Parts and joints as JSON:
....................

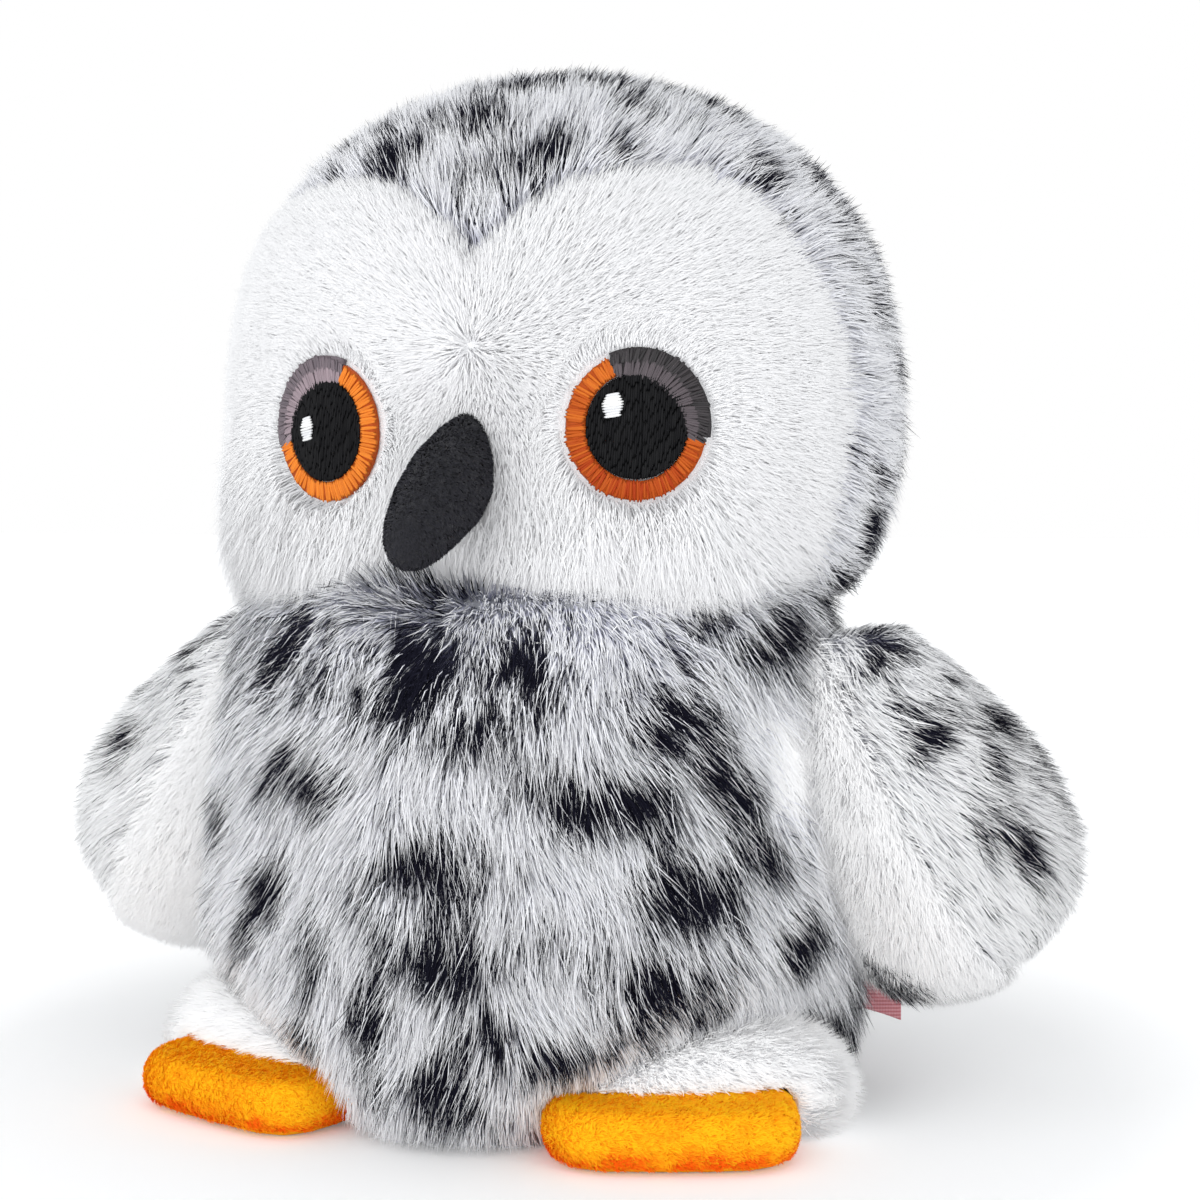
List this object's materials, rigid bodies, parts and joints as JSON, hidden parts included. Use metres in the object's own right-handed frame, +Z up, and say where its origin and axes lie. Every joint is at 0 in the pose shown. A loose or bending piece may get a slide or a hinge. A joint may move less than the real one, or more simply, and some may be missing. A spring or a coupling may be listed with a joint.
{
  "type": "electronic cat toy",
  "caption": "Plush snowy owl cat toy with spread wings, stitched eyes and a battery module in a back pocket that makes the wings flap.",
  "frame": {"origin": "centre of the flat base the owl sits on", "axes": "+Z up, the owl faces -Y, its left wing is on the +X side"},
  "size_m": [0.1698, 0.1176, 0.1653],
  "materials": {
    "owl_fur": "long pile, white with black patches",
    "white_fur": "short white pile",
    "beak_suede": "charcoal suede",
    "pupil_thread": "fill stitch",
    "iris_thread": "satin stitch",
    "lid_thread": "satin stitch",
    "glint_thread": "satin stitch",
    "foot_felt": "short orange pile",
    "label_cloth": "woven tape",
    "strip_nylon": "hook and loop",
    "case_plastic": "fine texture",
    "drive_plastic": "smooth moulded",
    "lever_plastic": "smooth moulded",
    "steel": "bright",
    "board_resin": "solder mask",
    "cell_wrap": "foil wrap",
    "chip_resin": "moulded",
    "lamp_plastic": "clear"
  },
  "bodies": {
    "root": {"body": "owl_fur", "head": "owl_fur", "face": "white_fur", "beak": "beak_suede", "eye_left_pupil": "pupil_thread", "eye_left_iris": "iris_thread", "eye_left_eyelid": "lid_thread", "eye_left_highlight": "glint_thread", "eye_right_pupil": "pupil_thread", "eye_right_iris": "iris_thread", "eye_right_eyelid": "lid_thread", "eye_right_highlight": "glint_thread", "foot_left": "foot_felt", "cuff_left": "white_fur", "foot_right": "foot_felt", "cuff_right": "white_fur", "loop_strip": "strip_nylon", "seam_label": "label_cloth", "module_case_front": "case_plastic", "module_case_rear": "case_plastic", "case_screw_1": "steel", "case_screw_2": "steel", "case_screw_3": "steel", "case_screw_4": "steel", "gear_plate": "drive_plastic", "crank_axle": "steel", "compound_axle": "steel", "motor": "steel", "battery": "cell_wrap", "circuit_board": "board_resin", "speaker": "chip_resin", "charging_socket": "steel", "power_switch": "chip_resin", "power_led": "lamp_plastic", "control_chip": "chip_resin", "vibration_sensor": "steel"},
    "wing_left": {"wing_left_pad": "owl_fur", "wing_left_lining": "white_fur", "wing_left_lever": "lever_plastic"},
    "wing_right": {"wing_right_pad": "owl_fur", "wing_right_lining": "white_fur", "wing_right_lever": "lever_plastic"},
    "yoke": {"yoke": "drive_plastic"},
    "crank": {"crank_gear": "drive_plastic"},
    "compound": {"compound_gear": "drive_plastic"},
    "pinion": {"motor_pinion": "steel"},
    "flap": {"pocket_flap": "owl_fur", "hook_strip": "strip_nylon"},
    "knob": {"switch_knob": "chip_resin"}
  },
  "joints": [
    {"name": "wing_left_beat", "type": "hinge", "parent": "root", "child": "wing_left", "pos_m": [0.021, -0.0053, 0.06], "axis": [0, -1, 0], "range_deg": [0, 20]},
    {"name": "wing_right_beat", "type": "hinge", "parent": "root", "child": "wing_right", "pos_m": [-0.021, -0.0053, 0.06], "axis": [0, 1, 0], "range_deg": [0, 20]},
    {"name": "yoke_slide", "type": "slide", "parent": "root", "child": "yoke", "axis": [0, 0, -1], "range_m": [0, 0.0032]},
    {"name": "crank_spin", "type": "hinge", "parent": "root", "child": "crank", "pos_m": [0, 0, 0.0395], "axis": [0, -1, 0], "continuous": true},
    {"name": "compound_spin", "type": "hinge", "parent": "root", "child": "compound", "pos_m": [0.01212, 0.001, 0.0325], "axis": [0, -1, 0], "continuous": true},
    {"name": "pinion_spin", "type": "hinge", "parent": "root", "child": "pinion", "pos_m": [0.00222, 0.003, 0.0226], "axis": [0, -1, 0], "continuous": true},
    {"name": "pocket_flap_open", "type": "hinge", "parent": "root", "child": "flap", "pos_m": [0, 0.0404, 0.077], "axis": [1, 0, 0], "range_deg": [0, 75]},
    {"name": "power_slide", "type": "slide", "parent": "root", "child": "knob", "axis": [1, 0, 0], "range_m": [0, 0.002]}
  ],
  "couplings": [
    {"joint": "wing_right_beat", "follows": "wing_left_beat", "ratio": 1},
    {"joint": "yoke_slide", "follows": "wing_left_beat", "m_per_rad": 0.009},
    {"joint": "compound_spin", "follows": "pinion_spin", "ratio": -0.33333},
    {"joint": "crank_spin", "follows": "pinion_spin", "ratio": 0.11111}
  ]
}
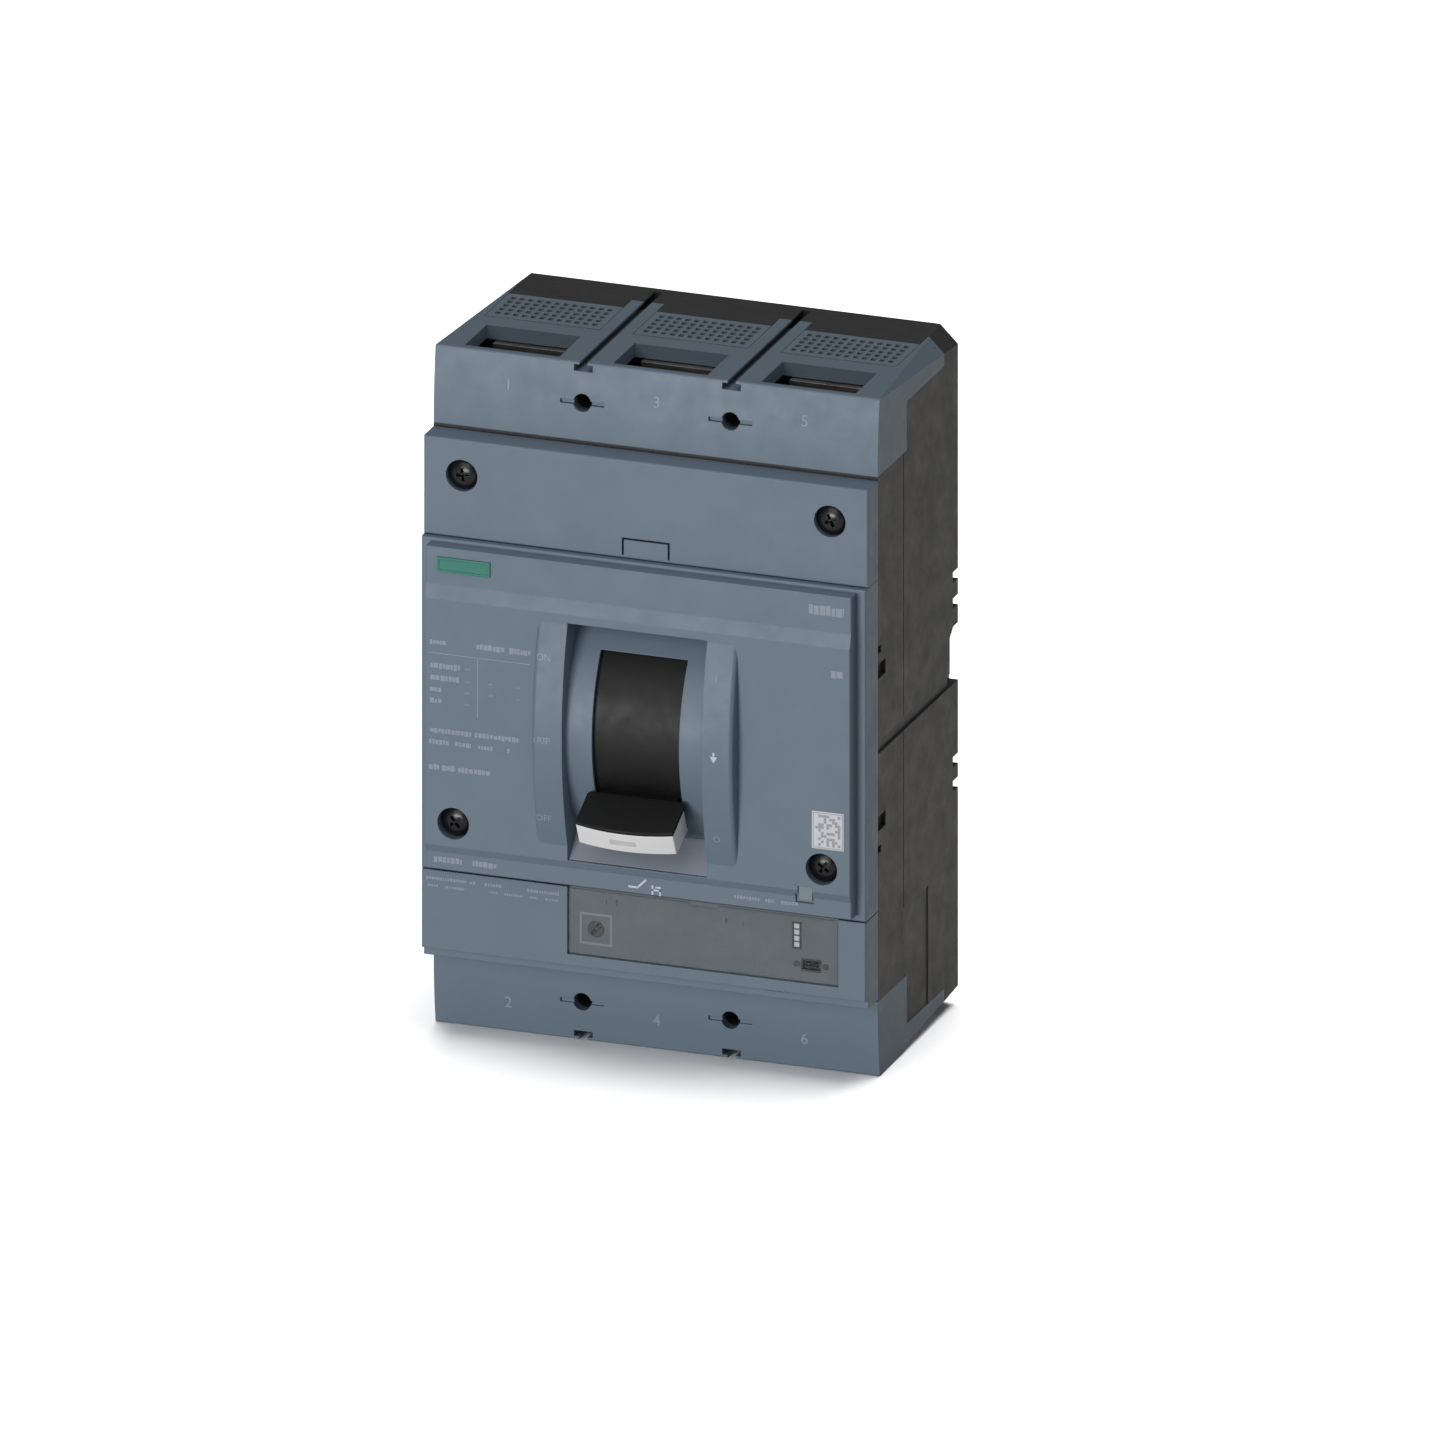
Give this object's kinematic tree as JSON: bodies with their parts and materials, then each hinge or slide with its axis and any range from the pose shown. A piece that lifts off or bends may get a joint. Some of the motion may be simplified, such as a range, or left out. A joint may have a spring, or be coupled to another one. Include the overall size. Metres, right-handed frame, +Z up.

....................

Description of the task: Copy out each line of the data containing the string "piece".

The result:
List this object's materials, rigid bodies, parts and joints as JSON, hidden parts included. Use metres in the object's own right-handed frame, +Z up, and say where its origin and axes lie. Every joint is at 0 in the pose shown. A loose or bending piece may get a slide or a hinge. A joint may move less than the real one, or more simply, and some may be missing. A spring or a coupling may be listed with a joint.
Give this object's kinematic tree as JSON: bodies with their parts and materials, then each hinge or slide with its axis and any range from the pose shown. A piece that lifts off or bends may get a joint. Some of the motion may be simplified, such as a range, or left out. A joint may have a spring, or be coupled to another one. Include the overall size. Metres, right-handed frame, +Z up.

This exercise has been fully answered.